The long-running debate on whether a backdoor Roth is legal is over. While the Backdoor Roth IRA strategy has been employed by high-income individuals since 2010, its legality was questioned by some because of the IRS step doctrine. With the 2017 Tax Cuts and Jobs Act, however, the backdoor Roth IRA is now considered legal by Congress. Further, the IRS has now officially stated that they are “ok” with the back-door Roth strategy. In a Tax Talk Today webcast, Donald Kieffer Jr., tax law specialist (employee plans rulings and agreements), IRS Tax-Exempt and Government Entities Division, said the back-door Roth is allowed under the law.
Back door Roth IRA contributions are used by individuals whose income exceeds the limits for regular Roth IRA contributions (more on the rules below). Back door Roth contributions are done by making nondeductible contribution into an IRA and then converting that balance to a Roth. The taxable amount that is converted is added to your income taxes and your regular income rate is applied to your total income. However, if you left the contribution in cash, the gains realized upon conversion should be negligible or nonexistent.

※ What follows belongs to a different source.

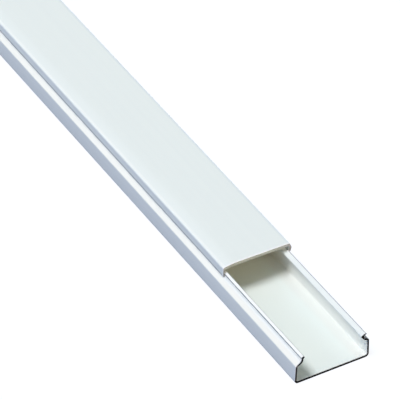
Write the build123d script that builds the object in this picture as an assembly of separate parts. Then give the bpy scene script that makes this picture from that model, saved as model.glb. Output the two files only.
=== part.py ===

Sounds easy enough, right? Well…it is if you have no other pre-tax IRA’s or rollovers. When you have other IRA’s it can be a bit more complicated and you need to be careful not to mistep. Why–because conversions to a Roth are subject to pro-rata rules. The pro-rata rule is an important, though commonly misunderstood rule that affects the taxation of IRA money. The pro-rata ule prevents people from only converting non-deductible IRAs (after tax) to Roth IRAs and thus avoiding the taxes that would normally be involved in the conversion process. This rule requires you to consider ALL of your IRAs as the same account. If you have a Traditional IRA, an IRA Rollover, SIMPLE IRA or SEP IRA, those balances are considered when it comes to determining your tax owed on the conversion. For more info on pro-rata rules, check out this great article by Michael Kitces.
Quick refresher on Roth IRA’s:
A Roth IRA is a special retirement account that you fund with post-tax income (you can’t deduct your contributions on your income taxes). Once you have done this, all future withdrawals that follow Roth IRA regulations are tax free. Unlike with a traditional IRA, you don’t have to start taking annual required minimum distributions (RMDs) from Roth accounts after reaching age 70½. Instead, you can leave your Roth account(s) untouched for as long as you live if you wish. This important privilege makes your Roth IRA a great asset to leave to your heirs (to the extent you don’t need the Roth money to help finance your own retirement).
If you are single, you must have a modified adjusted gross income under $135,000 to contribute to a Roth IRA for the 2018 tax year, but contributions are reduced starting at $120,000. If you are married filing jointly, your MAGI must be less than $199,000, with reductions beginning at $189,000. To qualify for a Roth, you must have “earned income” (ie. money earned for work performed) in the year you want to make a contribution. Max contribution is $5,500, if over 50 you get an extra $1,000 you can contribute.
When does a Roth make sense?
If you expect to pay lower tax rates during retirement, you might be better off making deductible traditional IRA contributions (assuming your income permits), because the current deductions may be worth more to you than tax-free withdrawals later on. Annual Roth contributions make the most sense for those who believe they will pay the same or higher tax rates during retirement.
Withdrawals from your Roth IRA will only be classified as qualified distributions if it has been at least five years since you first opened and contributed to your Roth IRA, regardless of your age when you opened it. An IRA owner can make penalty-free withdrawals at age 59½, for instance, but if he or she made the first contribution at age 56, the plan participant would need to wait until age 61 to withdraw any earnings made on that portion of the original contributions. Some exceptions exist that allow Roth IRA plan participants to withdraw from Roth IRAs that otherwise would be subjected to taxes and the 10% early withdrawal penalty. For more info on this, refer to IRS publication 590.
This article is provided for general educational purposes only and should not be construed as individual advice. Please be sure to consult with your tax or financial advisor to see if a back door Roth contribution or Roth conversion strategy makes sense for you.